Any problem posed from the standpoint of geometry of position, implies an assumption about the domain in which the action occurs. In the above mathematical example of the parabola, it is tacitly assumed that the parabola lies in a Euclidean plane. Yet, in a physical problem, a grave mistake would be made, if one assumed that the action, such as the refracting ray of light, or the motion of a planet, were taking place against the backdrop of a Euclidean space. But, it will still be a mistake, to merely replace the Euclidean space with some other non-Euclidean manifold. And, we would still be in error, if we adopted what we thought was an anti-Euclidean concept, but limited our investigation to non-living physical processes. In other words, in considering the geometry of position of a planet’s motion about the Sun, we cannot limit the investigation to the planet’s position with respect to non-living matter in the solar system. As stressed above, we must investigate the planet’s changing position as a function of non-living, living and cognitive processes.
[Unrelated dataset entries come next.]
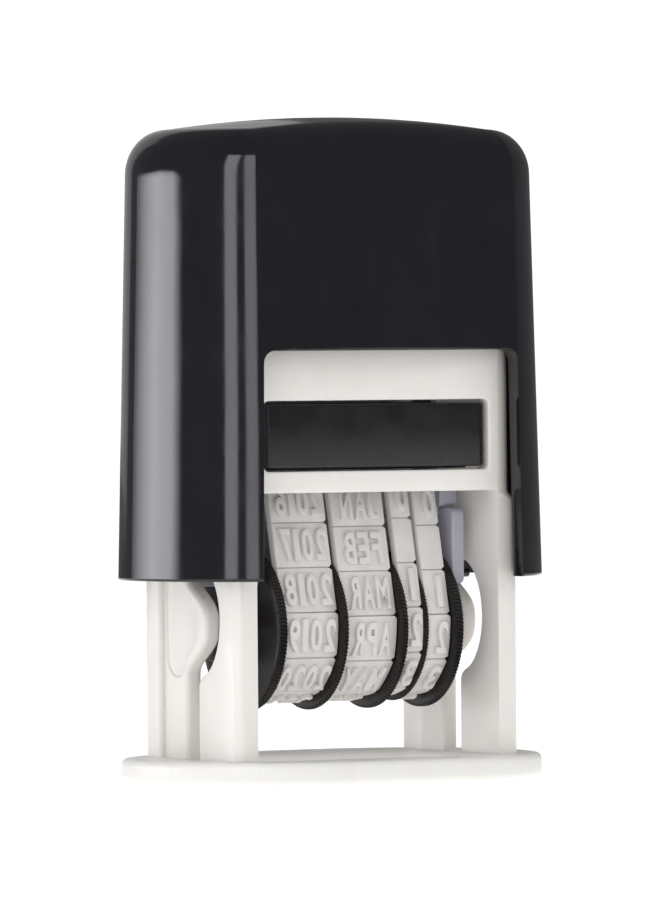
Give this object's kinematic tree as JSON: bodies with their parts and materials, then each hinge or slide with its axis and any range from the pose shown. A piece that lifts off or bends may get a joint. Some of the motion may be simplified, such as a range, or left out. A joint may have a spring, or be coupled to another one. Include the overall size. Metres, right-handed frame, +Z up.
{
  "type": "rotary date stamp",
  "caption": "Self-inking rotary date stamp: domed black cap sliding on a white slotted frame, with a carrier of date bands and thumb wheels that turns over as the cap is pressed.",
  "frame": {"origin": "centre of the foot's underside, on the paper", "axes": "+Z up from the paper, X along the line of print, -Y towards the front with the window and the visible date bands"},
  "size_m": [0.0398, 0.026, 0.0589],
  "materials": {
    "white_plastic": "satin moulded",
    "gloss_black_plastic": "polished",
    "satin_black_plastic": "satin moulded",
    "grey_plastic": "satin moulded",
    "steel": "drawn and bright",
    "pale_rubber": "moulded, clean",
    "inked_felt": "inked felt"
  },
  "bodies": {
    "frame": {"frame": "white_plastic", "base_foot": "white_plastic", "return_spring": "steel"},
    "cap": {"cover_shell": "gloss_black_plastic", "lift_yoke": "steel", "pivot_pin_left": "steel", "pivot_pin_right": "steel"},
    "ink_cartridge": {"ink_tray": "satin_black_plastic", "ink_pad": "inked_felt"},
    "carrier": {"cheek_left": "grey_plastic", "cheek_right": "grey_plastic", "bearing_left": "satin_black_plastic", "bearing_right": "satin_black_plastic", "anvil": "grey_plastic", "wheel_axle": "steel", "spacer_left": "steel", "spacer_right": "steel", "year_band": "pale_rubber", "month_band": "pale_rubber", "tens_band": "pale_rubber", "units_band": "pale_rubber"},
    "year_dial": {"year_wheel": "satin_black_plastic", "year_end_disc": "satin_black_plastic"},
    "month_dial": {"month_wheel": "satin_black_plastic"},
    "tens_dial": {"tens_wheel": "satin_black_plastic"},
    "units_dial": {"units_wheel": "satin_black_plastic"}
  },
  "joints": [
    {"name": "cap_press", "type": "slide", "parent": "frame", "child": "cap", "axis": [0, 0, -1], "range_m": [0, 0.0154], "stiffness_N_per_m": 350, "springref_m": -0.006, "deforming": ["return_spring"]},
    {"name": "carrier_flip", "type": "hinge", "parent": "cap", "child": "carrier", "pos_m": [0, 0, 0.0214], "axis": [-1, 0, 0], "range_deg": [0, 180]},
    {"name": "ink_slide", "type": "slide", "parent": "frame", "child": "ink_cartridge", "axis": [0, 1, 0], "range_m": [-0.0145, 0]},
    {"name": "year_turn", "type": "hinge", "parent": "carrier", "child": "year_dial", "pos_m": [0, 0, 0.01343], "axis": [1, 0, 0], "continuous": true},
    {"name": "month_turn", "type": "hinge", "parent": "carrier", "child": "month_dial", "pos_m": [0, 0, 0.01343], "axis": [1, 0, 0], "continuous": true},
    {"name": "tens_turn", "type": "hinge", "parent": "carrier", "child": "tens_dial", "pos_m": [0, 0, 0.01343], "axis": [1, 0, 0], "continuous": true},
    {"name": "units_turn", "type": "hinge", "parent": "carrier", "child": "units_dial", "pos_m": [0, 0, 0.01343], "axis": [1, 0, 0], "continuous": true}
  ],
  "couplings": [
    {"joint": "carrier_flip", "follows": "cap_press", "rad_per_m": 203.99}
  ]
}
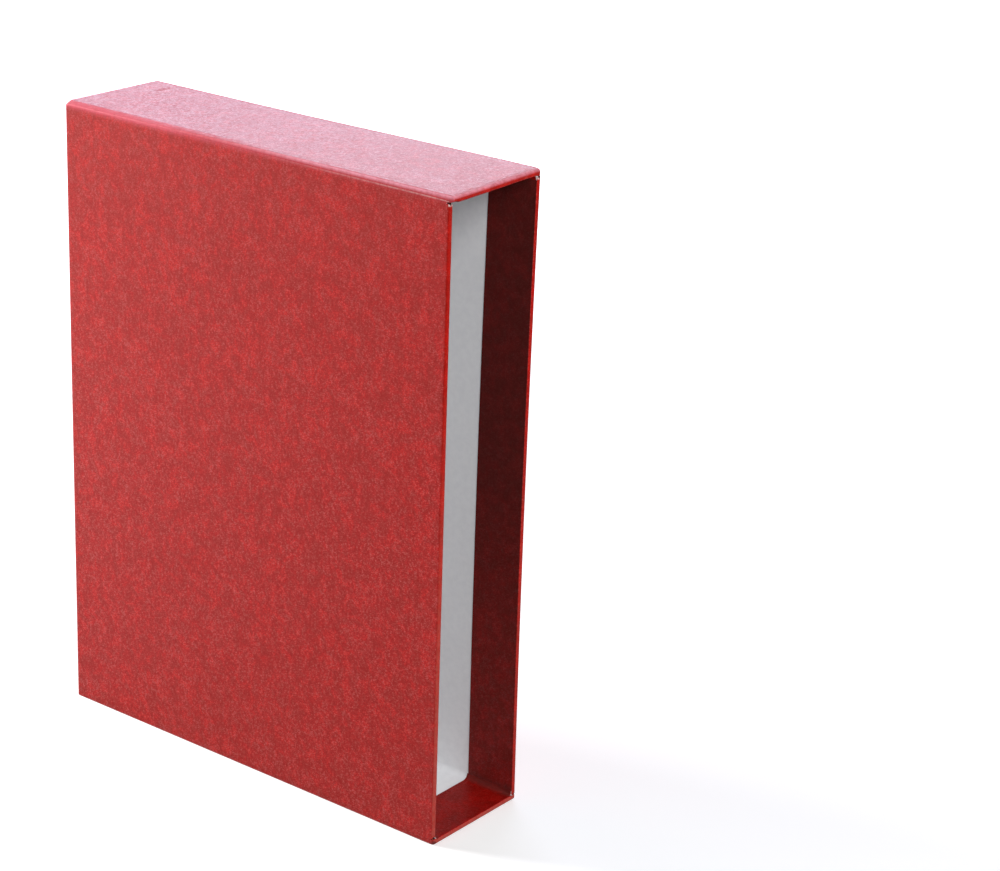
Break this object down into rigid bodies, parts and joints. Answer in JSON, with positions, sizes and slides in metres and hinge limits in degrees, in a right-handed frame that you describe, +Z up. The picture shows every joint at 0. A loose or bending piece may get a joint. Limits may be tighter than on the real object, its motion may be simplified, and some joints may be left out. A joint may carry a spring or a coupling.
{
  "type": "album slipcase",
  "caption": "Upright board slipcase for an album, covered in red leatherette, lined in white and open along a long edge.",
  "frame": {"origin": "centre of the tail's outside face, on the surface that the case stands on", "axes": "+Z up from tail to head; -Y out of the open mouth, +Y towards the spine; +X through the thickness, to the right seen from the mouth"},
  "size_m": [0.0632, 0.242, 0.32],
  "materials": {
    "cover_paper": "red leatherette, paper-backed, fine embossed grain, cloudy mottling, semi-gloss",
    "greyboard": "solid grey recycled board, fibrous cut edges",
    "stay_tape": "gummed kraft paper tape, matt",
    "lining_paper": "smooth white lining paper, matt"
  },
  "bodies": {
    "root": {"wall_cover": "cover_paper", "left_side_cover": "cover_paper", "right_side_cover": "cover_paper", "left_side_board": "greyboard", "right_side_board": "greyboard", "spine_board": "greyboard", "head_board": "greyboard", "tail_board": "greyboard", "left_tail_stay": "stay_tape", "right_tail_stay": "stay_tape", "left_head_stay": "stay_tape", "right_head_stay": "stay_tape", "left_spine_stay": "stay_tape", "right_spine_stay": "stay_tape", "tail_spine_stay": "stay_tape", "head_spine_stay": "stay_tape", "wall_lining": "lining_paper", "left_side_lining": "lining_paper", "right_side_lining": "lining_paper"}
  },
  "joints": []
}
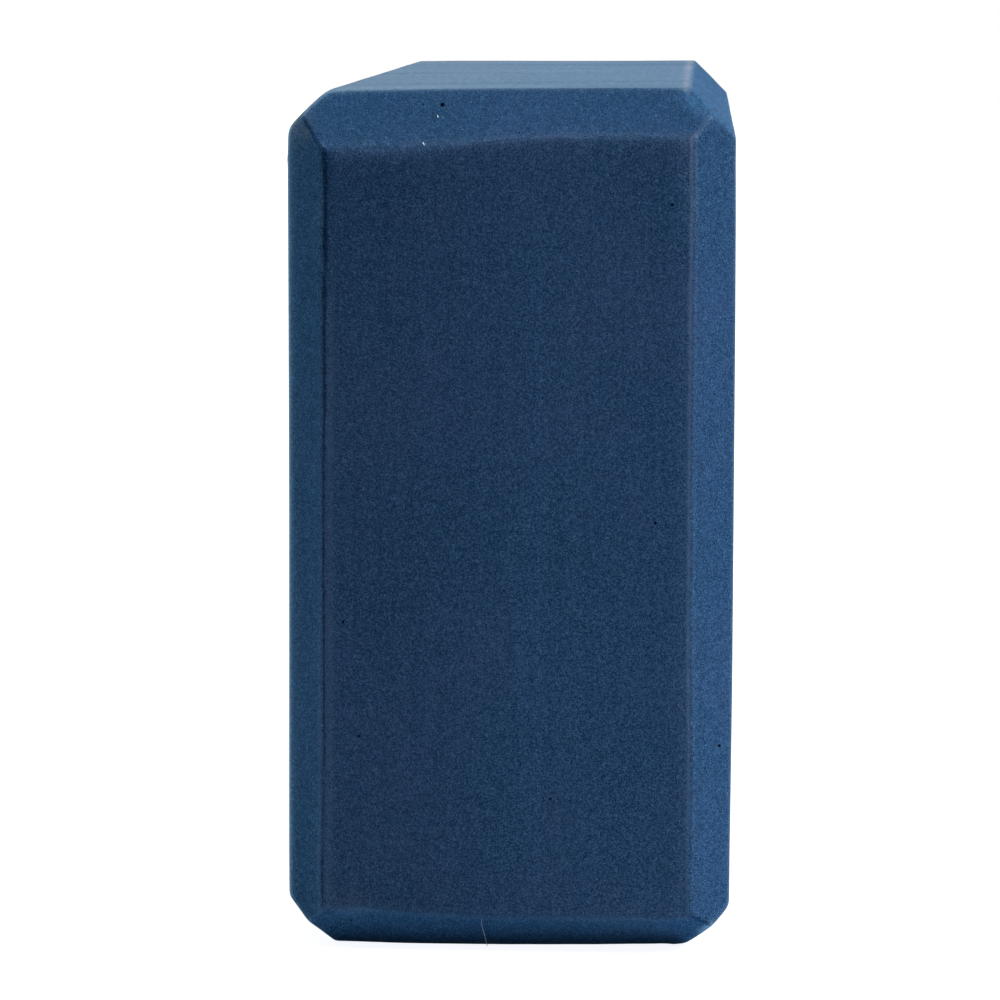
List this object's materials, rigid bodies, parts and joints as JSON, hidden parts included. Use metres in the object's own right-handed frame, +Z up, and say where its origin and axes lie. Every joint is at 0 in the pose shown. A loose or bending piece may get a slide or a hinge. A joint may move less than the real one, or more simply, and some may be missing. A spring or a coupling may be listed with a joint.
{
  "type": "foam block",
  "caption": "Firm closed-cell foam block with bevelled edges, standing on its long narrow side, to support, prop or pad things.",
  "frame": {"origin": "middle of the base, on the surface that the block stands on", "axes": "+Z up, +Y along the block's length towards its back end, +X across its width towards its right side"},
  "size_m": [0.0774, 0.229, 0.15],
  "materials": {
    "foam": "matt closed-cell foam, fine skived grain"
  },
  "bodies": {
    "root": {"foam_block": "foam"}
  },
  "joints": []
}
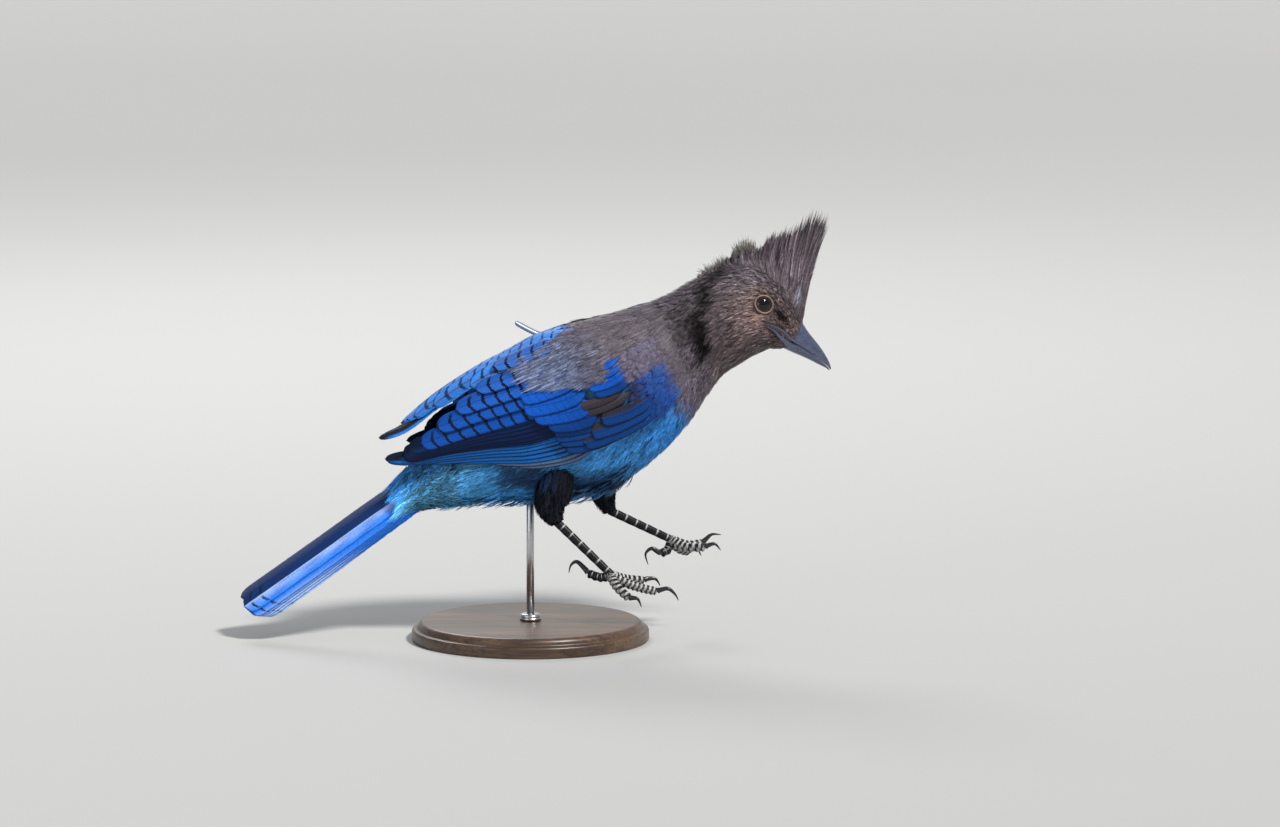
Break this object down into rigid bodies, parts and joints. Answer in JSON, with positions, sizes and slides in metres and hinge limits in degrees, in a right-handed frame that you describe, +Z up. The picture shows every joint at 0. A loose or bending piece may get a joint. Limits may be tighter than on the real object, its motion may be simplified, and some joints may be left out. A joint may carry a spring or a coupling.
{
  "type": "mounted steller's jay",
  "caption": "Life-size still model of a Steller's jay in mid-leap, long crest raised, wings folded and feet reaching forward, held on a rod over a round base.",
  "frame": {"origin": "centre of the stand's underside", "axes": "+Z up, +X the way the bird faces, its right side towards -Y"},
  "size_m": [0.2792, 0.112, 0.2027],
  "materials": {
    "blue_feathers": "azure body feathers, turquoise on belly and rump, soft matt",
    "wing_feathers": "deep cobalt flight feathers with black bars, slight silk sheen",
    "dark_feathers": "brown-black head, crest and neck feathers, soft matt",
    "black_feathers": "black thigh feathers, soft matt",
    "horn": "polished blue-black horn",
    "leg_scales": "black scutes edged in pale grey",
    "eye": "dark brown glass, high gloss",
    "stand_wood": "dark stained hardwood, satin",
    "stand_metal": "brushed steel"
  },
  "bodies": {
    "root": {"torso": "blue_feathers", "rump": "blue_feathers", "tail": "blue_feathers", "wing_right": "wing_feathers", "wing_left": "wing_feathers", "neck": "dark_feathers", "head": "dark_feathers", "crest": "dark_feathers", "bill_upper": "horn", "bill_lower": "horn", "eye_right": "eye", "eye_left": "eye", "thigh_right": "black_feathers", "thigh_left": "black_feathers", "tarsus_right": "leg_scales", "tarsus_left": "leg_scales", "toe_hind_right": "leg_scales", "toe_inner_right": "leg_scales", "toe_middle_right": "leg_scales", "toe_outer_right": "leg_scales", "toe_hind_left": "leg_scales", "toe_inner_left": "leg_scales", "toe_middle_left": "leg_scales", "toe_outer_left": "leg_scales", "claw_hind_right": "horn", "claw_inner_right": "horn", "claw_middle_right": "horn", "claw_outer_right": "horn", "claw_hind_left": "horn", "claw_inner_left": "horn", "claw_middle_left": "horn", "claw_outer_left": "horn", "stand_base": "stand_wood", "stand_collar": "stand_metal", "stand_rod": "stand_metal"}
  },
  "joints": []
}
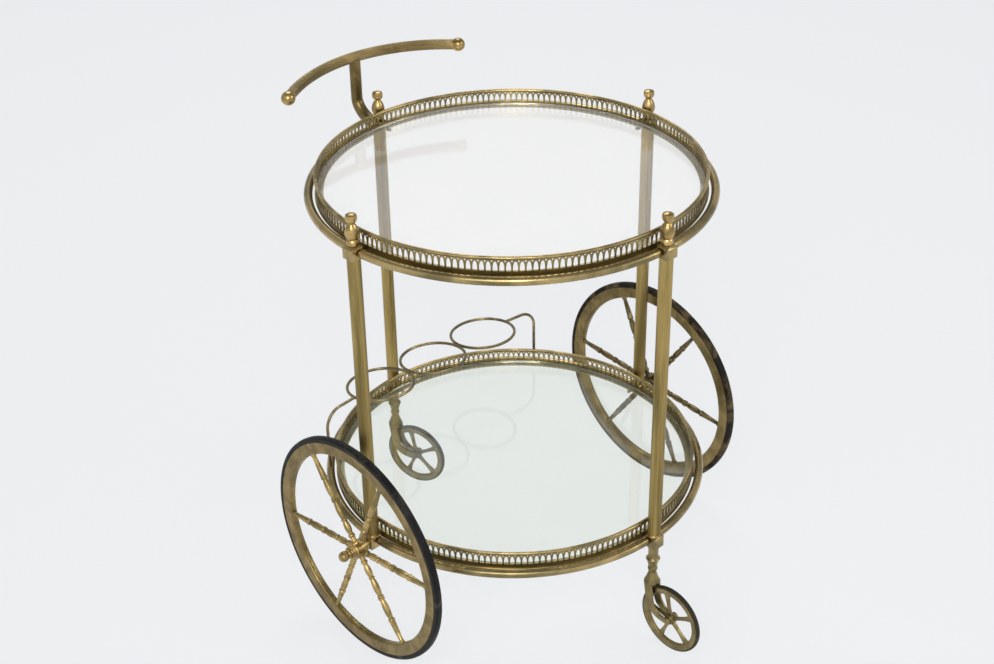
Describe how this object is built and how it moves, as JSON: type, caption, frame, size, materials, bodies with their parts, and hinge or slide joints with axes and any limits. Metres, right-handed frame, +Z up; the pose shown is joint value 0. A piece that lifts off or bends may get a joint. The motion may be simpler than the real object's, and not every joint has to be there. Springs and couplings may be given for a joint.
{
  "type": "bar cart",
  "caption": "Round tiered bar cart in aged brass with gallery-edged glass trays, bottle rings, bowed push handle, large spoked side wheels and swivel casters.",
  "frame": {"origin": "on the floor, at the middle of the overall length and width", "axes": "+Z up, +Y toward the push handle, X along the axle line of the large wheels"},
  "size_m": [0.6316, 0.6564, 0.6816],
  "materials": {
    "aged_brass": "aged, olive brown patina with worn golden edges",
    "handle_brass": "aged, warmer brown, rubbed by hands",
    "tyre": "matt black, dusty",
    "tray_glass": "clear float glass with a slightly green edge"
  },
  "bodies": {
    "frame": {"posts": "aged_brass", "post_collars": "aged_brass", "upper_blocks": "aged_brass", "lower_blocks": "aged_brass", "finials": "aged_brass", "upper_ring": "aged_brass", "lower_ring": "aged_brass", "tray_pins": "aged_brass", "handle_stem": "handle_brass", "handle_bar": "handle_brass", "handle_balls": "handle_brass", "left_bottle_ring": "aged_brass", "middle_bottle_ring": "aged_brass", "right_bottle_ring": "aged_brass", "bottle_arms": "aged_brass", "wheel_axles": "aged_brass", "axle_caps": "aged_brass", "caster_stems": "aged_brass"},
    "upper_tray": {"upper_tray_ring": "aged_brass", "upper_gallery": "aged_brass", "upper_rail": "aged_brass", "upper_glass": "tray_glass"},
    "lower_tray": {"lower_tray_ring": "aged_brass", "lower_gallery": "aged_brass", "lower_rail": "aged_brass", "lower_glass": "tray_glass"},
    "left_wheel": {"left_tyre": "tyre", "left_rim": "aged_brass", "left_spokes": "aged_brass", "left_hub": "aged_brass"},
    "right_wheel": {"right_tyre": "tyre", "right_rim": "aged_brass", "right_spokes": "aged_brass", "right_hub": "aged_brass"},
    "front_swivel": {"front_fork": "aged_brass", "front_caster_axle": "aged_brass"},
    "front_caster": {"front_caster_wheel": "aged_brass", "front_caster_tyre": "tyre"},
    "back_swivel": {"back_fork": "aged_brass", "back_caster_axle": "aged_brass"},
    "back_caster": {"back_caster_wheel": "aged_brass", "back_caster_tyre": "tyre"}
  },
  "joints": [
    {"name": "left_wheel_spin", "type": "hinge", "parent": "frame", "child": "left_wheel", "pos_m": [-0.2852, 0.01551, 0.1595], "axis": [1, 0, 0], "continuous": true},
    {"name": "right_wheel_spin", "type": "hinge", "parent": "frame", "child": "right_wheel", "pos_m": [0.2852, 0.01551, 0.1595], "axis": [1, 0, 0], "continuous": true},
    {"name": "front_swivel_turn", "type": "hinge", "parent": "frame", "child": "front_swivel", "pos_m": [0, -0.24449, 0.1225], "axis": [0, 0, 1], "continuous": true},
    {"name": "front_caster_spin", "type": "hinge", "parent": "front_swivel", "child": "front_caster", "pos_m": [0, -0.27949, 0.0485], "axis": [1, 0, 0], "continuous": true},
    {"name": "back_swivel_turn", "type": "hinge", "parent": "frame", "child": "back_swivel", "pos_m": [0, 0.27551, 0.1225], "axis": [0, 0, 1], "continuous": true},
    {"name": "back_caster_spin", "type": "hinge", "parent": "back_swivel", "child": "back_caster", "pos_m": [0.01082, 0.24222, 0.0485], "axis": [0.9511, 0.309, 0], "continuous": true},
    {"name": "upper_tray_lift", "type": "slide", "parent": "frame", "child": "upper_tray", "axis": [0, 0, 1], "range_m": [0, 0.12]},
    {"name": "lower_tray_lift", "type": "slide", "parent": "frame", "child": "lower_tray", "axis": [0, 0, 1], "range_m": [0, 0.055]}
  ]
}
Now look again at the revolutionary experimental discoveries reported in JBT’s last two pedagogical discussions giving fresh evidence of the universal principles ordering living and non- living processes. Viewed from the standpoint of LaRouche, that the principle of cognition orders living and non-living processes, the following question is provoked to a future Leibniz: How are the universal principles, of cognitive, living, and non-living processes, expressed in each “moment of becoming”? The answer requires the development of a new type of geometry of position, which might be called a, “hylozoic calculus.”